Copy, from the entries below, each line where the word "type" can be found.

[3D code data]
*****
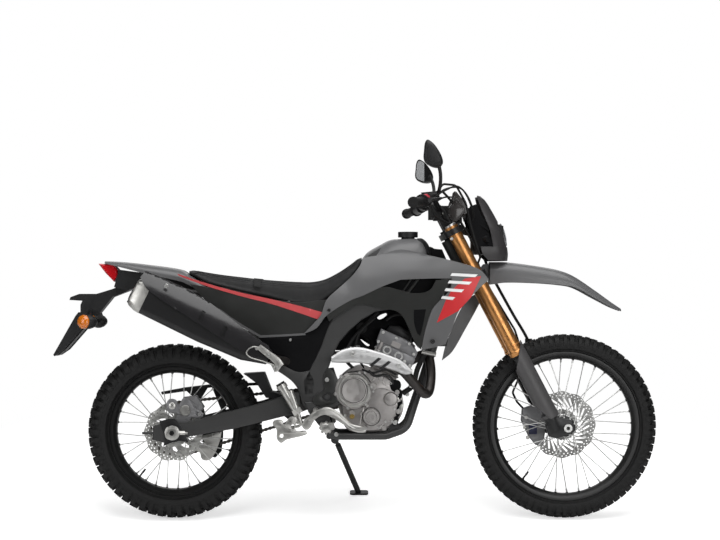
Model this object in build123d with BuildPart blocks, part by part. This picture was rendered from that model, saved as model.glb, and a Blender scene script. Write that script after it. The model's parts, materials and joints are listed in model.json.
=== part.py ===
"""Dual sport motorcycle, parked on its side stand.

Every piece is drawn with the machine upright: +X forward, +Y to the rider's left, +Z up,
the origin on the ground midway between the axles, millimetres. Side-view outlines are (x, z)
points, measured from the piece that carries them. The last section leans the whole machine
onto its stand and puts the origin under the middle of its bounding box.
"""
import os
from math import atan2, cos, pi, radians, sin, sqrt, tan

from build123d import *

os.makedirs("parts", exist_ok=True)

# ------------------------------------------------------------------ driving sizes
WHEELBASE = 1455.0
RAKE = 27.5            # steering axis, degrees back from upright
LEAN = 11.0            # parked lean to the left, degrees
SEAT_GAP = 0.3         # between pieces of one body that bear on each other
RUN_GAP = 0.05         # radial, a shaft that turns in its bore
MOVE_GAP = 5.0         # between pieces that pass each other as they move
FORK_OFFSET = 24.0     # fork tubes ahead of the steering axis
AXLE_LEAD = 38.0       # front axle ahead of the fork tubes
FORK_Y = 100.0         # fork tubes, half their spacing
TUBE_R = 26.0          # fork outer tube
LEG_R = 21.5           # fork inner tube
AXLE_R = 10.0
AXLE_BORE = 7.0        # hollow axles
PRESS_GAP = 0.02       # radial, an axle clamped in its hole
BAR_R = 11.1           # handlebar tube
GRIP_Y = 410.0         # outer end of the handlebar
PLATE_Y = 118.0        # outer face of the frame's spars and pivot plates
PLATE_T = 17.0         # their thickness
ARM_Y = 110.0          # outer face of the swingarm
CHAIN_Y = 72.0         # chain line
CHAIN_W = 16.0
CHAIN_H = 15.0
LINK = 15.875          # chain pitch
REAR_SPROCKET_R = 101.2   # pitch radius
FRONT_SPROCKET_R = 36.0
DISC_BORE = 20.0

# A tyre and its rim: tread radius, half width, shoulder (y, drop below the crown), block height
# and count, bead seat radius, rim half width, inner radius and flange radius, number of spokes
FRONT = dict(r=344.0, half=41.0, shoulder=(37.0, 20.0), lug=9.0, blocks=34, bead=268.0, rim_y=24.0,
             rim_r=251.0, flange=279.0, spokes=36)
REAR = dict(r=326.0, half=60.0, shoulder=(54.0, 28.0), lug=11.0, blocks=30, bead=230.0, rim_y=31.0,
            rim_r=216.5, flange=241.0, spokes=32)

FRONT_AXLE = Vector(WHEELBASE / 2, 0, FRONT["r"])
REAR_AXLE = Vector(-WHEELBASE / 2, 0, REAR["r"])
PIVOT = Vector(-158, 0, 459)              # swingarm pivot
OUTPUT = Vector(-88, 0, 458)              # gearbox output shaft
CRANK = Vector(15, 0, 430)

UP = Vector(-sin(radians(RAKE)), 0, cos(radians(RAKE)))       # along the steering axis
AHEAD = Vector(cos(radians(RAKE)), 0, sin(radians(RAKE)))     # square to it, forward
FORK_FOOT = FRONT_AXLE - AHEAD * AXLE_LEAD
STEER_FOOT = FORK_FOOT - AHEAD * FORK_OFFSET
LOWER_CLAMP, UPPER_CLAMP = 622.0, 824.0     # undersides, measured up the steering axis
LOWER_THICK, UPPER_THICK = 38.0, 22.0
LOWER = STEER_FOOT + UP * LOWER_CLAMP
HEAD = STEER_FOOT + UP * UPPER_CLAMP

# ------------------------------------------------------------------ helpers


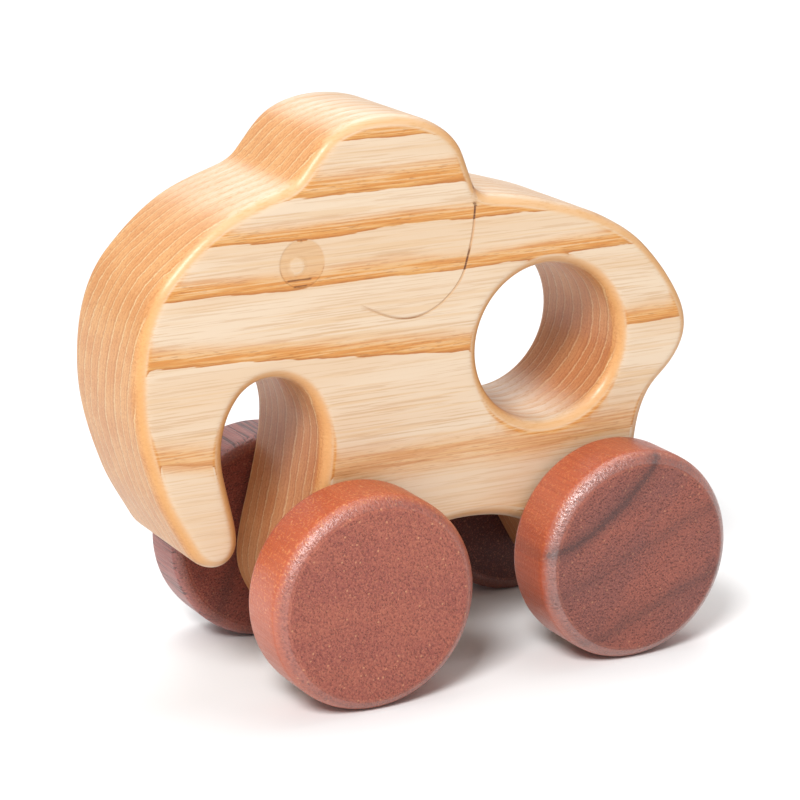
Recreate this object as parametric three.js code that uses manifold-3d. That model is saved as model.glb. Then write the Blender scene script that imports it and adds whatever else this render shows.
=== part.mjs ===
// Push-along elephant: a thick rounded ash board on four solid padauk wheels.
//
// Millimetres, +Z up. The elephant faces -X, and its left side is -Y. The origin is on the floor,
// under the middle of the bounding box. Each pair of wheels is glued to a dowel that turns in its leg.

import * as THREE from 'three';
import { mergeVertices } from 'three/addons/utils/BufferGeometryUtils.js';
import Module from 'manifold-3d';

// Driving dimensions

const WHEEL_DIAMETER = 40;
const WHEEL_WIDTH = 13;
const WHEEL_OUTER_ROUND = 2.2;
const WHEEL_INNER_ROUND = 1.8;
const WHEELBASE = 54;
const OVERALL_WIDTH = 57;

const BODY_THICKNESS = 29;
const BODY_ROUNDOVER = 2.6;
const GRIP_RADIUS = 14.7;
const GRIP_X = 15.6;
const GRIP_Z = 59;

const AXLE_DIAMETER = 8;
const AXLE_CHAMFER = 0.5;
const RUNNING_GAP = 0.3;
const GLUE_GAP = 0.3;
const SOCKET_DEPTH = 9;

const EYE_X = -34.5;
const EYE_Z = 79.8;
const EYE_RADIUS = 4.4;
const PUPIL_SHIFT_X = -1;
const PUPIL_SHIFT_Z = -0.3;
const PUPIL_RADIUS = 1.3;
const EYE_DEPTH = 0.25;
const EAR_WIDTH = 0.9;
const EAR_DEPTH = 0.4;

// Smoothness

const DEGREES_PER_STEP = 8;
const GRIP_SIDES = 48;
const WHEEL_SIDES = 48;
const AXLE_SIDES = 32;
const ROUND_STEPS = 4;
const SMALL_ROUND_STEPS = 2;

// Outline stations, counter-clockwise as seen from the left side: [x, z, heading in degrees].
// x is measured from the middle between the axles, and z from the floor. Heading 0 runs to +X,
// 90 runs up, and between two stations the outline is one smooth bend.

const TRUNK_TIP = [
  [-51.4, 26.4, 0],
  [-47.2, 31.2, 92],
];
const TRUNK_INSIDE = [
  [-48.6, 39, 102],
  [-49.8, 46.6, 90],
  [-46.4, 56.8, 50],
  [-40.4, 59.5, 0],
  [-32.6, 54.6, -62],
];
const FRONT_LEG = [
  [-30.6, 47, -90],
  [-33.2, 31.5, -104],
  [-35.8, 18.5, -90],
  [-33.4, 11, -62],
  [-28, 8.8, 0],
  [-20.6, 14, 62],
  [-15, 22.4, 48],
];
const BELLY = [
  [-2, 27.7, 0],
  [10.4, 25.5, -25],
];
const REAR_LEG = [
  [19.6, 18.6, -60],
  [23.6, 11.4, -60],
  [28, 9, 0],
  [34.6, 14, 72],
  [35.4, 20, 94],
  [34.8, 30, 91],
  [35.4, 38.5, 82],
];
const RUMP = [
  [38.2, 46.8, 56],
  [43, 51.7, 50],
  [46, 58.8, 90],
  [43.4, 66.4, 121],
  [36.9, 74.8, 134],
];
const BACK = [
  [27.3, 81.4, 153],
  [15, 85.7, 163],
  [5.6, 87.6, 172],
];
const HEAD = [
  [0.4, 90, 112],
  [-1.8, 95.8, 112],
  [-8, 101.9, 153],
  [-18.6, 104.2, 180],
  [-27.4, 102.2, 208],
  [-34.4, 95.2, 229],
];
const TRUNK_FRONT = [
  [-38.2, 92.9, 198],
  [-47, 89.8, 204],
  [-59.7, 80, 227],
  [-66.2, 59, 270],
  [-62.2, 40.4, 290],
  [-57, 30.2, 298],
];
const OUTLINE = [
  ...TRUNK_TIP, ...TRUNK_INSIDE, ...FRONT_LEG, ...BELLY, ...REAR_LEG,
  ...RUMP, ...BACK, ...HEAD, ...TRUNK_FRONT,
];

// The ear is one line, from the neck down and round to the cheek.
const EAR = [
  [0, 90.5, -90],
  [-0.4, 83.5, -95],
  [-2.2, 75.4, -106],
  [-6, 70.2, -140],
  [-13.4, 67.5, 180],
  [-21.6, 70.1, 152],
];

// Worked out

const WHEEL_RADIUS = WHEEL_DIAMETER / 2;
const AXLE_RADIUS = AXLE_DIAMETER / 2;
const SOCKET_RADIUS = AXLE_RADIUS + GLUE_GAP;
const WHEEL_INNER_FACE = OVERALL_WIDTH / 2 - WHEEL_WIDTH;
const AXLE_HALF = WHEEL_INNER_FACE + SOCKET_DEPTH - GLUE_GAP;
const TRUNK_REACH = Math.min(...OUTLINE.map((station) => station[0]));
const REAR_REACH = WHEELBASE / 2 + WHEEL_RADIUS;
const MIDDLE_X = (TRUNK_REACH + REAR_REACH) / 2;
const CUT_OVERRUN = 2;

const wasm = await Module();
wasm.setup();

// Curves

function bendBetween(from, to) {
  const start = new THREE.Vector2(from[0], from[1]);
  const end = new THREE.Vector2(to[0], to[1]);
  const out = THREE.MathUtils.degToRad(from[2]);
  const into = THREE.MathUtils.degToRad(to[2]);
  const turn = Math.abs(Math.atan2(Math.sin(into - out), Math.cos(into - out)));
  // On a circular arc this handle length makes the Bezier curve follow the arc.
  const share = turn > 0.001 ? (2 / 3) * Math.tan(turn / 4) / Math.sin(turn / 2) : 1 / 3;
  const handle = share * start.distanceTo(end);
  const leave = start.clone().add(new THREE.Vector2(Math.cos(out), Math.sin(out)).multiplyScalar(handle));
  const arrive = end.clone().sub(new THREE.Vector2(Math.cos(into), Math.sin(into)).multiplyScalar(handle));
  const curve = new THREE.CubicBezierCurve(start, leave, arrive, end);
  return { curve, steps: Math.max(2, Math.ceil(THREE.MathUtils.radToDeg(turn) / DEGREES_PER_STEP)) };
}

function closedOutline(stations) {
  const points = [];
  stations.forEach((station, i) => {
    const { curve, steps } = bendBetween(station, stations[(i + 1) % stations.length]);
    points.push(...curve.getPoints(steps).slice(0, -1));
  });
  return points;
}

function strokeOutline(stations, width) {
  const left = [];
  const right = [];
  stations.slice(1).forEach((station, i) => {
    const { curve, steps } = bendBetween(stations[i], station);
    for (let k = i === 0 ? 0 : 1; k <= steps; k += 1) {
      const point = curve.getPoint(k / steps);
      const along = curve.getTangent(k / steps);
      const across = new THREE.Vector2(-along.y, along.x).multiplyScalar(width / 2);
      left.push(point.clone().add(across));
      right.unshift(point.clone().sub(across));
    }
  });
  return right.concat(left).reverse();
}

function circleOutline(x, z, radius, sides) {
  const circle = new THREE.EllipseCurve(x, z, radius, radius, 0, 2 * Math.PI);
  return circle.getPoints(sides).slice(0, -1);
}

function arc(centreX, centreY, radius, fromDegrees, toDegrees, steps) {
  const curve = new THREE.EllipseCurve(
    centreX, centreY, radius, radius,
    THREE.MathUtils.degToRad(fromDegrees), THREE.MathUtils.degToRad(toDegrees),
  );
  return curve.getPoints(steps);
}

// Solids

function mergedGeometry(geometry) {
  geometry.deleteAttribute('normal');
  geometry.deleteAttribute('uv');
  return mergeVertices(geometry);
}

function toSolid(geometry) {
  const merged = mergedGeometry(geometry);
  const mesh = new wasm.Mesh({
    numProp: 3,
    vertProperties: merged.attributes.position.array,
    triVerts: new Uint32Array(merged.index.array),
  });
  return new wasm.Manifold(mesh);
}

function toGeometry(solid) {
  const mesh = solid.getMesh();
  const geometry = new THREE.BufferGeometry();
  geometry.setAttribute('position', new THREE.BufferAttribute(mesh.vertProperties, 3));
  geometry.setIndex(new THREE.BufferAttribute(mesh.triVerts, 1));
  geometry.computeVertexNormals();
  return geometry;
}

// A flat outline in x and z, made thick between two planes of constant y.
function plate(outline, fromY, toY, holes = []) {
  const shape = new THREE.Shape(outline);
  shape.holes = holes.map((hole) => new THREE.Path(hole));
  const geometry = new THREE.ExtrudeGeometry(shape, { depth: toY - fromY, bevelEnabled: false });
  return geometry.rotateX(Math.PI / 2).translate(0, toY, 0);
}

// The elephant

function roundedBoard() {
  const shape = new THREE.Shape(closedOutline(OUTLINE));
  shape.holes.push(new THREE.Path(circleOutline(GRIP_X, GRIP_Z, GRIP_RADIUS, GRIP_SIDES)));
  const depth = BODY_THICKNESS - 2 * BODY_ROUNDOVER;
  const geometry = new THREE.ExtrudeGeometry(shape, {
    depth,
    bevelThickness: BODY_ROUNDOVER,
    bevelSize: BODY_ROUNDOVER,
    bevelOffset: -BODY_ROUNDOVER,
    bevelSegments: ROUND_STEPS,
  });
  return toSolid(geometry.rotateX(Math.PI / 2).translate(0, depth / 2, 0));
}

function axleBore(x) {
  const half = BODY_THICKNESS / 2 + CUT_OVERRUN;
  const outline = circleOutline(x, WHEEL_RADIUS, AXLE_RADIUS + RUNNING_GAP, AXLE_SIDES);
  return toSolid(plate(outline, -half, half));
}

// The cuts for the eye and the ear on one side; side is -1 on the left and 1 on the right.
function faceCuts(side) {
  const face = side * BODY_THICKNESS / 2;
  const cutter = (outline, depth, holes) => {
    const ends = [face - side * depth, face + side * CUT_OVERRUN];
    return toSolid(plate(outline, Math.min(...ends), Math.max(...ends), holes));
  };
  const pupil = circleOutline(
    EYE_X + PUPIL_SHIFT_X, EYE_Z + PUPIL_SHIFT_Z, PUPIL_RADIUS, AXLE_SIDES,
  );
  const eye = circleOutline(EYE_X, EYE_Z, EYE_RADIUS, GRIP_SIDES);
  return [
    cutter(eye, EYE_DEPTH, [pupil.reverse()]),
    cutter(strokeOutline(EAR, EAR_WIDTH), EAR_DEPTH, []),
  ];
}

function elephantGeometry() {
  const cuts = [
    axleBore(-WHEELBASE / 2), axleBore(WHEELBASE / 2),
    ...faceCuts(-1), ...faceCuts(1),
  ];
  const solid = cuts.reduce((left, cut) => left.subtract(cut), roundedBoard());
  return toGeometry(solid);
}

// Wheels and axles, turned about the Y axis

// The inner face is at y = 0 and the outer face at y = WHEEL_WIDTH.
function wheelGeometry() {
  const profile = [
    new THREE.Vector2(0, SOCKET_DEPTH),
    new THREE.Vector2(SOCKET_RADIUS, SOCKET_DEPTH),
    new THREE.Vector2(SOCKET_RADIUS, 0),
    ...arc(WHEEL_RADIUS - WHEEL_INNER_ROUND, WHEEL_INNER_ROUND, WHEEL_INNER_ROUND, -90, 0,
      SMALL_ROUND_STEPS),
    ...arc(WHEEL_RADIUS - WHEEL_OUTER_ROUND, WHEEL_WIDTH - WHEEL_OUTER_ROUND, WHEEL_OUTER_ROUND, 0, 90,
      ROUND_STEPS),
    new THREE.Vector2(0, WHEEL_WIDTH),
  ];
  return mergedGeometry(new THREE.LatheGeometry(profile, WHEEL_SIDES));
}

function axleGeometry() {
  const profile = [
    new THREE.Vector2(0, -AXLE_HALF),
    new THREE.Vector2(AXLE_RADIUS - AXLE_CHAMFER, -AXLE_HALF),
    new THREE.Vector2(AXLE_RADIUS, -AXLE_HALF + AXLE_CHAMFER),
    new THREE.Vector2(AXLE_RADIUS, AXLE_HALF - AXLE_CHAMFER),
    new THREE.Vector2(AXLE_RADIUS - AXLE_CHAMFER, AXLE_HALF),
    new THREE.Vector2(0, AXLE_HALF),
  ];
  return mergedGeometry(new THREE.LatheGeometry(profile, AXLE_SIDES));
}

// Materials: each piece has its own

const ash = () => new THREE.MeshStandardMaterial({ color: 0xecc896, roughness: 0.42, metalness: 0 });
const padauk = () => new THREE.MeshStandardMaterial({ color: 0xa2523f, roughness: 0.38, metalness: 0 });
const beech = () => new THREE.MeshStandardMaterial({ color: 0xc9a172, roughness: 0.6, metalness: 0 });

function namedMesh(name, geometry, material) {
  geometry.computeVertexNormals();
  const mesh = new THREE.Mesh(geometry, material);
  mesh.name = name;
  return mesh;
}

// One axle with its two wheels, on its own centre line.
function wheelSet(name) {
  const set = new THREE.Group();
  const right = namedMesh(`${name}_right_wheel`, wheelGeometry(), padauk());
  right.position.y = WHEEL_INNER_FACE;
  const left = namedMesh(`${name}_left_wheel`, wheelGeometry(), padauk());
  left.position.y = -WHEEL_INNER_FACE;
  left.rotation.z = Math.PI;
  set.add(left, right, namedMesh(`${name}_axle`, axleGeometry(), beech()));
  return set;
}

const frontWheelSet = wheelSet('front');
frontWheelSet.position.set(-WHEELBASE / 2, 0, WHEEL_RADIUS);

const rearWheelSet = wheelSet('rear');
rearWheelSet.position.set(WHEELBASE / 2, 0, WHEEL_RADIUS);

const toy = new THREE.Group();
toy.add(namedMesh('elephant_body', elephantGeometry(), ash()), frontWheelSet, rearWheelSet);
toy.position.x = -MIDDLE_X;

export default toy;
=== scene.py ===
import math

import bmesh
import bpy
import numpy as np
from mathutils import Matrix, Vector
from mathutils.geometry import delaunay_2d_cdt


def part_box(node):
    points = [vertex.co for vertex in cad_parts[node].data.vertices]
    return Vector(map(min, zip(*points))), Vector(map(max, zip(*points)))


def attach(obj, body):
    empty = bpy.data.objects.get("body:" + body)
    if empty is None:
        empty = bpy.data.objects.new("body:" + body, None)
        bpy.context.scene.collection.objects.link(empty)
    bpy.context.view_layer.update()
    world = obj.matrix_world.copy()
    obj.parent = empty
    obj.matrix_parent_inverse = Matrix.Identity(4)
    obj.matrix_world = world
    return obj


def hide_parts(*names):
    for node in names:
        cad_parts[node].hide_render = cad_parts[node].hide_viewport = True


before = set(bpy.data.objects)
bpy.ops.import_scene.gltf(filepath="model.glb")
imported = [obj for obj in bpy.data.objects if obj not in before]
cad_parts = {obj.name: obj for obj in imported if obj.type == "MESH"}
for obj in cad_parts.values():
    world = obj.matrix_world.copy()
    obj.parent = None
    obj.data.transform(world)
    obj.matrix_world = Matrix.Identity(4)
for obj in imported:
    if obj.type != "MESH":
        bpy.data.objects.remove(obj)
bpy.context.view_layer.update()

# The looks of a push-along elephant: an oiled ash board on padauk wheels.
# Lengths are millimetres in the shapes and the materials, and MM turns them into Blender's metres.

MM = 0.001

# Places taken from the frame

LEFT_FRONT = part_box("front_left_wheel")
LEFT_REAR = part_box("rear_left_wheel")
BODY_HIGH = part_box("elephant_body")[1]
FRONT_X = (LEFT_FRONT[0].x + LEFT_FRONT[1].x) / 2 / MM
REAR_X = (LEFT_REAR[0].x + LEFT_REAR[1].x) / 2 / MM
WHEEL_RADIUS = LEFT_FRONT[1].z / 2 / MM
WHEEL_OUTER = -LEFT_FRONT[0].y / MM
WHEEL_INNER = -LEFT_FRONT[1].y / MM
BODY_HALF = BODY_HIGH.y / MM
MIDDLE_X = (FRONT_X + REAR_X) / 2
AXLE_LOW, AXLE_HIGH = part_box("front_axle")
AXLE_RADIUS = (AXLE_HIGH.z - AXLE_LOW.z) / 2 / MM
AXLE_HALF = AXLE_HIGH.y / MM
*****
Output for this task ▸
cad_parts = {obj.name: obj for obj in imported if obj.type == "MESH"}
    if obj.type != "MESH":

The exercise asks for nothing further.